**Exercise brief**
In the entries below, find the line containing "for existing in" and the line containing "for node in". Copy those two lines and everything between them exactly, and only that.

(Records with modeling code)
====
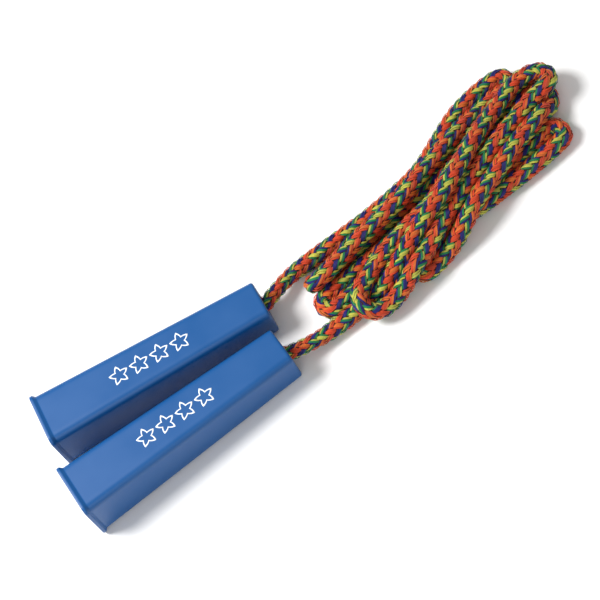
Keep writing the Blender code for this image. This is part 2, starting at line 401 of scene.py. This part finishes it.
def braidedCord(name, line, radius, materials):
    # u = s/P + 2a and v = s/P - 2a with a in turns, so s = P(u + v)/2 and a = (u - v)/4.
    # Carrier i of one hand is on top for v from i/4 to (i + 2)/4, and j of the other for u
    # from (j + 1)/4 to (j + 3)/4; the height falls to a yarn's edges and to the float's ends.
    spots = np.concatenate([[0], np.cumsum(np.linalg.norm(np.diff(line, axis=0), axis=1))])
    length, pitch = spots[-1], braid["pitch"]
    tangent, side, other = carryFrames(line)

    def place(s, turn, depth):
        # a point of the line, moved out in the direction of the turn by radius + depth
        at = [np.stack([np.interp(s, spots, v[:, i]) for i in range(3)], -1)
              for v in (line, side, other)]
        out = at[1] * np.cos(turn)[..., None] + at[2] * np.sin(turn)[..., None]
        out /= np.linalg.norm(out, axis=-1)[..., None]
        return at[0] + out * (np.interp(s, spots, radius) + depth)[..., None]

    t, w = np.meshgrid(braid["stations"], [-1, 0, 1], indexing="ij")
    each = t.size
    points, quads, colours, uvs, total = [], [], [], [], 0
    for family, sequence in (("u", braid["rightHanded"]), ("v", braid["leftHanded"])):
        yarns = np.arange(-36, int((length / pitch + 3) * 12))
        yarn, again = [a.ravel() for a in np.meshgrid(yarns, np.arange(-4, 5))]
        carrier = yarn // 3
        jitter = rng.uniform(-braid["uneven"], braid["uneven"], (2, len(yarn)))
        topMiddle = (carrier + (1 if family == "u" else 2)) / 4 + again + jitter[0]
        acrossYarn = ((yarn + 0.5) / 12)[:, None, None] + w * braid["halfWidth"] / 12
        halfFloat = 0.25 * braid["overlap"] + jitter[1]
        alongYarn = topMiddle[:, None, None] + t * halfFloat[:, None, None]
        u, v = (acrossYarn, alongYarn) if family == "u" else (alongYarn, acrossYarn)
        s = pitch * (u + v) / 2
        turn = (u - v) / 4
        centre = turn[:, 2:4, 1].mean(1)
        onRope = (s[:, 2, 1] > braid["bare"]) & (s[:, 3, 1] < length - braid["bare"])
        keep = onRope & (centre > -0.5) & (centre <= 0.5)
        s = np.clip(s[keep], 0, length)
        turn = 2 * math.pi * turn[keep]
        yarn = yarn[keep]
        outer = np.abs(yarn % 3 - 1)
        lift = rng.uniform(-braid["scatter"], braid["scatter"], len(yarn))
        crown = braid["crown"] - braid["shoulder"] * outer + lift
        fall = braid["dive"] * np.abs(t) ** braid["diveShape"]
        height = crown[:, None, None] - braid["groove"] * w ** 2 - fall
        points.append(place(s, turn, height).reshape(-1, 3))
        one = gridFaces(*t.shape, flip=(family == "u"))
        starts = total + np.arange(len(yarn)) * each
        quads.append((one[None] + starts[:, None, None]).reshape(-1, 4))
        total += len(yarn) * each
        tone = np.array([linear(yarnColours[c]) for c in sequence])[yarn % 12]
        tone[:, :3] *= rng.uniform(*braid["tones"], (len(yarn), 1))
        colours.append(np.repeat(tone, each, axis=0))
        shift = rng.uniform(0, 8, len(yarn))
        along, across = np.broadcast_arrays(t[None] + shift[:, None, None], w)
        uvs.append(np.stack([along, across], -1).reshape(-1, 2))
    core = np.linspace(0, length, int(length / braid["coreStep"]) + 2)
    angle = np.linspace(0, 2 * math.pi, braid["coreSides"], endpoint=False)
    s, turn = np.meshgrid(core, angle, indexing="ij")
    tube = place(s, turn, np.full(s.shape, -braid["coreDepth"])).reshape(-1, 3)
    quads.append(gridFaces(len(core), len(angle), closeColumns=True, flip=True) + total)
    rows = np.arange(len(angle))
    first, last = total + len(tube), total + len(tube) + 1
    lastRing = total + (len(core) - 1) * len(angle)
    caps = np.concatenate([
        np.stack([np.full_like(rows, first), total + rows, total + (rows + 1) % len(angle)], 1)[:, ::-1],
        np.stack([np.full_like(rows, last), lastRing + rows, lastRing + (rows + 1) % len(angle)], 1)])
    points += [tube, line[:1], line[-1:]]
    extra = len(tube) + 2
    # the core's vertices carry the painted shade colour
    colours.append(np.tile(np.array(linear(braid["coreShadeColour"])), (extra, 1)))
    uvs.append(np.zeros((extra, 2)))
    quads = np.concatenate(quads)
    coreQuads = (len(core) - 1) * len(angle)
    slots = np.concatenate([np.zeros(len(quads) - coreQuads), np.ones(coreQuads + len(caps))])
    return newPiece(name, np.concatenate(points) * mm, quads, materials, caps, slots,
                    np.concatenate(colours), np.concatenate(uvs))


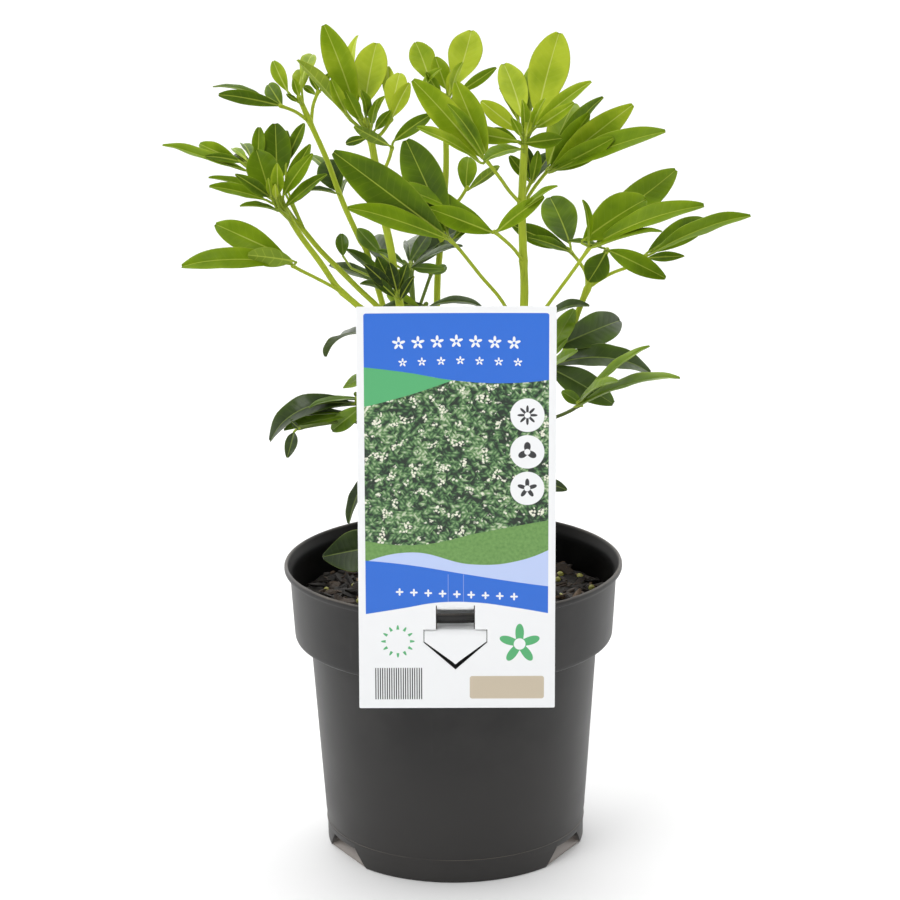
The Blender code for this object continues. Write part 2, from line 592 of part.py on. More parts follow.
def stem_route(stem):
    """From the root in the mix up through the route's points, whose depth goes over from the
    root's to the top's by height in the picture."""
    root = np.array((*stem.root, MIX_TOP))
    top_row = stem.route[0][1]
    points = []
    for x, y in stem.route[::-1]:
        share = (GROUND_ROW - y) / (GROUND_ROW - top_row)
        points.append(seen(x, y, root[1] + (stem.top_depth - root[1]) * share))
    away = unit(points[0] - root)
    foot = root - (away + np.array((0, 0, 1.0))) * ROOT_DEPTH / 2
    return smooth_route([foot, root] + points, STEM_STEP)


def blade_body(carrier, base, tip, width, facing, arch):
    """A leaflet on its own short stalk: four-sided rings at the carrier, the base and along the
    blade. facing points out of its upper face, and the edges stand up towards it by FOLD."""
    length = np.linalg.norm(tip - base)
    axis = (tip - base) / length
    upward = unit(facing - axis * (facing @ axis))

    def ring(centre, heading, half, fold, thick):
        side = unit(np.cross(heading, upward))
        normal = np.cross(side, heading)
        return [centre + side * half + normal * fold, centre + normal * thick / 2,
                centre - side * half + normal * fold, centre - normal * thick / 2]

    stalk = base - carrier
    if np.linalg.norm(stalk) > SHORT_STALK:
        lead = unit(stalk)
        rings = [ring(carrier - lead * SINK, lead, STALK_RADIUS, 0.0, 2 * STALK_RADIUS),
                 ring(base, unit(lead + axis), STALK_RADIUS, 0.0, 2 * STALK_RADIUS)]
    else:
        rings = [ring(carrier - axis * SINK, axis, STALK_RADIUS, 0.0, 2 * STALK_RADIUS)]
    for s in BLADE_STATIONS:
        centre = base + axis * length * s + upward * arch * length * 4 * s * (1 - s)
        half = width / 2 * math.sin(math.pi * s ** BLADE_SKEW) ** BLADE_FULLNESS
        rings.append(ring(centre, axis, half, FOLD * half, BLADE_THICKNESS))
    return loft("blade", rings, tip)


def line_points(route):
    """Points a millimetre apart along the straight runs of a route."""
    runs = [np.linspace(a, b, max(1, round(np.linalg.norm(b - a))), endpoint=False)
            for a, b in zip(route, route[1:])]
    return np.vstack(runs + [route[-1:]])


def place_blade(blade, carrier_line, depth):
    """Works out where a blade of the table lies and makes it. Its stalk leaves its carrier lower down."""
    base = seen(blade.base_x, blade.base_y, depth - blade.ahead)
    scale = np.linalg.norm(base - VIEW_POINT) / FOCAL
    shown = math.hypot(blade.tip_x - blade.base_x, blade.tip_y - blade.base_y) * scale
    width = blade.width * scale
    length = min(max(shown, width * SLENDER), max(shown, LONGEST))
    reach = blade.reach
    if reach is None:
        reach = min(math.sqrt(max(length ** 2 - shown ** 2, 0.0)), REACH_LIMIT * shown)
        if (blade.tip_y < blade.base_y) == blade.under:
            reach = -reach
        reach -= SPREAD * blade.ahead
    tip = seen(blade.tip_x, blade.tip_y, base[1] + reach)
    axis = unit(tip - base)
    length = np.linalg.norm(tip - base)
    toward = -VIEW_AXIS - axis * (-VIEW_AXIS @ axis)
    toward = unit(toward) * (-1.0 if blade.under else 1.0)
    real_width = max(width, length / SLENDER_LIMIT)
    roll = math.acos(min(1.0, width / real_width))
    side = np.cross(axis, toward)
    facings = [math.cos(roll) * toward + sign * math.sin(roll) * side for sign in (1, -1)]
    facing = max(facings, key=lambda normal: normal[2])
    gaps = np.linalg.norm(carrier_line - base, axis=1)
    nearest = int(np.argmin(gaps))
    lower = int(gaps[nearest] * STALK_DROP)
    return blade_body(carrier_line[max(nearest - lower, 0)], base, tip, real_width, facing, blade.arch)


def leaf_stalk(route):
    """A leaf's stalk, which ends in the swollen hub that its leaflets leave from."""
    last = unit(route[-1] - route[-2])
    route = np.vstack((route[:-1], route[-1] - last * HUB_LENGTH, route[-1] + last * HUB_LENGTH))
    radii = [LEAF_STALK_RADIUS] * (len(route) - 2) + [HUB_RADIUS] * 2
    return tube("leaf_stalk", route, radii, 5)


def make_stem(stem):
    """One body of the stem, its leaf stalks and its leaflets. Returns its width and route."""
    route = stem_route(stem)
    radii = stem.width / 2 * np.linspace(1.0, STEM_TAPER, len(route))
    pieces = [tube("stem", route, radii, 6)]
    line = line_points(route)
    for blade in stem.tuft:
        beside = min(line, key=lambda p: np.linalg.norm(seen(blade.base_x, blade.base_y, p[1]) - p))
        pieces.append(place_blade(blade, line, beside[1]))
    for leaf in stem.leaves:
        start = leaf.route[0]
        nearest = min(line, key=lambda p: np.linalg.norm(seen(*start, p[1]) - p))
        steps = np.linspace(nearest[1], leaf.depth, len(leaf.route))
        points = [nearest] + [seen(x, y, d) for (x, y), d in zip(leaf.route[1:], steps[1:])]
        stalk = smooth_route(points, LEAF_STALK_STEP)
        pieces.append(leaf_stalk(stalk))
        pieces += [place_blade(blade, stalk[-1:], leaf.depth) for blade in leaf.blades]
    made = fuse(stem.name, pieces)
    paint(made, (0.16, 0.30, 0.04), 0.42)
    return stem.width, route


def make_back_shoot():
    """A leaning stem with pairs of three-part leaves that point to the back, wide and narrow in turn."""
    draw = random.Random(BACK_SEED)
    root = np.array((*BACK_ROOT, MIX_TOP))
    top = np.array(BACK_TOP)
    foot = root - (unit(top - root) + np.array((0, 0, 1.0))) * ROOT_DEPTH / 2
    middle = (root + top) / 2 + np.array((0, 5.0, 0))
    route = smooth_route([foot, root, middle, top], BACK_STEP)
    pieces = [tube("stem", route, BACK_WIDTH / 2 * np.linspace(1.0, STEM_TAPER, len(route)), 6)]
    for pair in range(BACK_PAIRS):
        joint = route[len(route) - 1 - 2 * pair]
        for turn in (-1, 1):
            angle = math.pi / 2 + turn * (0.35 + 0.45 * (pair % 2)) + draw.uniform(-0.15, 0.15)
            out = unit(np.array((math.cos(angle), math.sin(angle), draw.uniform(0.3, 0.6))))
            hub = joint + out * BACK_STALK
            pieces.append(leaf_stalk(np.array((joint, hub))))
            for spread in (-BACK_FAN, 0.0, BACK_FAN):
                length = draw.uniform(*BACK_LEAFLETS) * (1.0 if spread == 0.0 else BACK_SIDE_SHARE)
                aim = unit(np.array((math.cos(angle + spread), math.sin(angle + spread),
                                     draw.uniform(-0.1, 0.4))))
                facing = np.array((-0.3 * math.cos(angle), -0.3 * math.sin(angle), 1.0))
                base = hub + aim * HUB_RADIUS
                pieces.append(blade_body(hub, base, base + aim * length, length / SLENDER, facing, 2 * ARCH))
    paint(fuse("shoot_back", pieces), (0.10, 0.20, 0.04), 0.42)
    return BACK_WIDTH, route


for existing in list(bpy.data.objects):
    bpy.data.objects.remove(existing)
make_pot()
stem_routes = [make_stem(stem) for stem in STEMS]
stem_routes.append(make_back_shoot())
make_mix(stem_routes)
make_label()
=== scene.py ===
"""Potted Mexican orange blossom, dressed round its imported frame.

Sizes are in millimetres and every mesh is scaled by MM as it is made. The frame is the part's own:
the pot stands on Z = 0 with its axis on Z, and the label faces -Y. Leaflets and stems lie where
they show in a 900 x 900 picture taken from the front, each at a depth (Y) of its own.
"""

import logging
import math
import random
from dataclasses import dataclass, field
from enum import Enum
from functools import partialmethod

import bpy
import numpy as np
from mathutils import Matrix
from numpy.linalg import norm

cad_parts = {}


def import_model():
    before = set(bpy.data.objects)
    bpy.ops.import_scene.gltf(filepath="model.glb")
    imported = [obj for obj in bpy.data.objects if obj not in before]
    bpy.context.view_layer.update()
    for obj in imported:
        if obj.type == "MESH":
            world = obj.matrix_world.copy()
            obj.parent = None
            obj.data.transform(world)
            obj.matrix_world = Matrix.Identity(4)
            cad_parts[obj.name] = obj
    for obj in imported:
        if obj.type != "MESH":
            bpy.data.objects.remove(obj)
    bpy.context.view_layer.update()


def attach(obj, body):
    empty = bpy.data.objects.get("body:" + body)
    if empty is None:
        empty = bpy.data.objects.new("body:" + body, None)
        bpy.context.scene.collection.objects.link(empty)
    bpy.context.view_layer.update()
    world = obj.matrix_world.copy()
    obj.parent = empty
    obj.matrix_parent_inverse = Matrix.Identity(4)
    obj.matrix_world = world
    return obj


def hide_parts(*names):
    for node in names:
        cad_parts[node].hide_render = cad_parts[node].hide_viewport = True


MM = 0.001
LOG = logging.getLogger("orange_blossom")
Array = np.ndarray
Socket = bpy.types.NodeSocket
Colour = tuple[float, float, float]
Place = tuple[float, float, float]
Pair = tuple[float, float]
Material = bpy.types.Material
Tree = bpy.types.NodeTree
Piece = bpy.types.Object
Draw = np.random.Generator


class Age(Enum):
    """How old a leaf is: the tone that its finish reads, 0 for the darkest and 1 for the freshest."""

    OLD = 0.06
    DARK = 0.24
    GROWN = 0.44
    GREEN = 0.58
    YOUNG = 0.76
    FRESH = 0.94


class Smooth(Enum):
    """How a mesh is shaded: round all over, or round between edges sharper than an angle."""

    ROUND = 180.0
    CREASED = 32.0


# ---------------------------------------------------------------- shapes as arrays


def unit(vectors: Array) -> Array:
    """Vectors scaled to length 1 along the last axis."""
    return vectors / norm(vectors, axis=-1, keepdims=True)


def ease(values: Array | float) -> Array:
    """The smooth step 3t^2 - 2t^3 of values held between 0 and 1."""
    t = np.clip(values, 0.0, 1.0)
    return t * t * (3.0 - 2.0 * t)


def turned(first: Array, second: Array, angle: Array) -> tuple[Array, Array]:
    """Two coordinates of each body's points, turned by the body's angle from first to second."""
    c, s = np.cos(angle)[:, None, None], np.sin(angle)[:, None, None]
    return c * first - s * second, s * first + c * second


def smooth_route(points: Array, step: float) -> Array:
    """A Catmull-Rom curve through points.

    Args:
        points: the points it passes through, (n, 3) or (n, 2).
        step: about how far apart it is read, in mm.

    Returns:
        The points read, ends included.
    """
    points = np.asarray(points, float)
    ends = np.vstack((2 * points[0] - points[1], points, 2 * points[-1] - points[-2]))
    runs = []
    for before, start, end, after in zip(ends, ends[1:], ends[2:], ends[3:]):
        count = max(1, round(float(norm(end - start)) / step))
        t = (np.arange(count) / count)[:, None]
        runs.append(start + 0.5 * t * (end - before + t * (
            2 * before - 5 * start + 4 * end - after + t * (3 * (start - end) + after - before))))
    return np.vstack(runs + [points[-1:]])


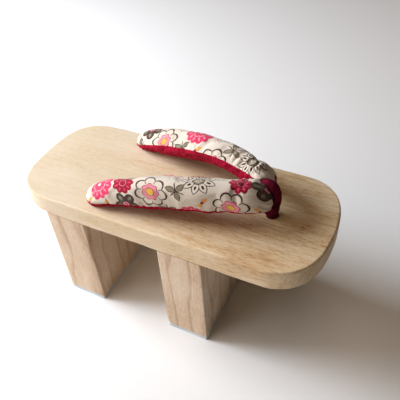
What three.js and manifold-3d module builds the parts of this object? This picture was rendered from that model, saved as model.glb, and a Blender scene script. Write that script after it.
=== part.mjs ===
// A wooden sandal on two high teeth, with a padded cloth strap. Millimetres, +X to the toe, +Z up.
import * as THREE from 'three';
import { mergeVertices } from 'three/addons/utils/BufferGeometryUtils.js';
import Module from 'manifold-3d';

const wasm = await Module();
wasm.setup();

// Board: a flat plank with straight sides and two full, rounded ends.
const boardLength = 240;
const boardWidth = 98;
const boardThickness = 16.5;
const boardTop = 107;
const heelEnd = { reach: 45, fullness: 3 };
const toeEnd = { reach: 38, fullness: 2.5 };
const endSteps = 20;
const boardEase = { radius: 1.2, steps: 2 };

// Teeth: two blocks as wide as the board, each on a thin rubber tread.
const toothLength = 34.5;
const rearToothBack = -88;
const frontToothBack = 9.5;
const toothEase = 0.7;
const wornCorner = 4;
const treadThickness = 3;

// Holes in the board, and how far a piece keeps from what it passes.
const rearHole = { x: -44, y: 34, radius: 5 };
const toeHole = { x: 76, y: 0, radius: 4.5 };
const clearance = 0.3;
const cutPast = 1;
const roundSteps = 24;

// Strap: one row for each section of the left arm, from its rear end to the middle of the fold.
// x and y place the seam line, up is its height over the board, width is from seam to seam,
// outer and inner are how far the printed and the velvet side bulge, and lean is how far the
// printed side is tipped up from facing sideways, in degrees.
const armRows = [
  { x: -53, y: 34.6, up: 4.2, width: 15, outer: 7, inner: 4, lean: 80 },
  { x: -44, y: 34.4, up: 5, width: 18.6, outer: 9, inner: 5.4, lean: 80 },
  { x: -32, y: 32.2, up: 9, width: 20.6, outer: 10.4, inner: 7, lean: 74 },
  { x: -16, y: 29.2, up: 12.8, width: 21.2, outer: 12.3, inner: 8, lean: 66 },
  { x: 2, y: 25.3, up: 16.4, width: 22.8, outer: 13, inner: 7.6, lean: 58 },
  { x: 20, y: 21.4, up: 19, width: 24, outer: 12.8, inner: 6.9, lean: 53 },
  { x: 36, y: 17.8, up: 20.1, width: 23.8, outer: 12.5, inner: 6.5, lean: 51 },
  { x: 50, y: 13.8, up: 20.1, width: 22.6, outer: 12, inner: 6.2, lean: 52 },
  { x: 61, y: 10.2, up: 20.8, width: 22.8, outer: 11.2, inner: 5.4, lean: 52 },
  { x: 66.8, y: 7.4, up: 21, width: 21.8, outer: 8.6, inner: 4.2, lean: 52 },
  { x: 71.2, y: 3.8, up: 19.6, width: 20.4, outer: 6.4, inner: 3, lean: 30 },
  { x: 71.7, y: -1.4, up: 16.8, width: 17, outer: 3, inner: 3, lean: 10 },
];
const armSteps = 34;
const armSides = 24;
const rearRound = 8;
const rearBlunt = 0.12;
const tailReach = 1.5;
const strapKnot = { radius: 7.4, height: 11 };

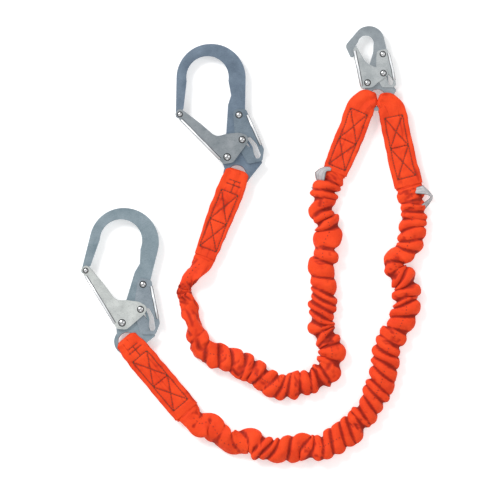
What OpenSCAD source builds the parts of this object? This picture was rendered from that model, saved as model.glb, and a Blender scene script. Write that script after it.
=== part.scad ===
====
**Exercise response**
for existing in list(bpy.data.objects):
    bpy.data.objects.remove(existing)
make_pot()
stem_routes = [make_stem(stem) for stem in STEMS]
stem_routes.append(make_back_shoot())
make_mix(stem_routes)
make_label()
=== scene.py ===
"""Potted Mexican orange blossom, dressed round its imported frame.

Sizes are in millimetres and every mesh is scaled by MM as it is made. The frame is the part's own:
the pot stands on Z = 0 with its axis on Z, and the label faces -Y. Leaflets and stems lie where
they show in a 900 x 900 picture taken from the front, each at a depth (Y) of its own.
"""

import logging
import math
import random
from dataclasses import dataclass, field
from enum import Enum
from functools import partialmethod

import bpy
import numpy as np
from mathutils import Matrix
from numpy.linalg import norm

cad_parts = {}


def import_model():
    before = set(bpy.data.objects)
    bpy.ops.import_scene.gltf(filepath="model.glb")
    imported = [obj for obj in bpy.data.objects if obj not in before]
    bpy.context.view_layer.update()
    for obj in imported:
        if obj.type == "MESH":
            world = obj.matrix_world.copy()
            obj.parent = None
            obj.data.transform(world)
            obj.matrix_world = Matrix.Identity(4)
            cad_parts[obj.name] = obj
    for obj in imported:
        if obj.type != "MESH":
            bpy.data.objects.remove(obj)
    bpy.context.view_layer.update()


def attach(obj, body):
    empty = bpy.data.objects.get("body:" + body)
    if empty is None:
        empty = bpy.data.objects.new("body:" + body, None)
        bpy.context.scene.collection.objects.link(empty)
    bpy.context.view_layer.update()
    world = obj.matrix_world.copy()
    obj.parent = empty
    obj.matrix_parent_inverse = Matrix.Identity(4)
    obj.matrix_world = world
    return obj


def hide_parts(*names):
    for node in names:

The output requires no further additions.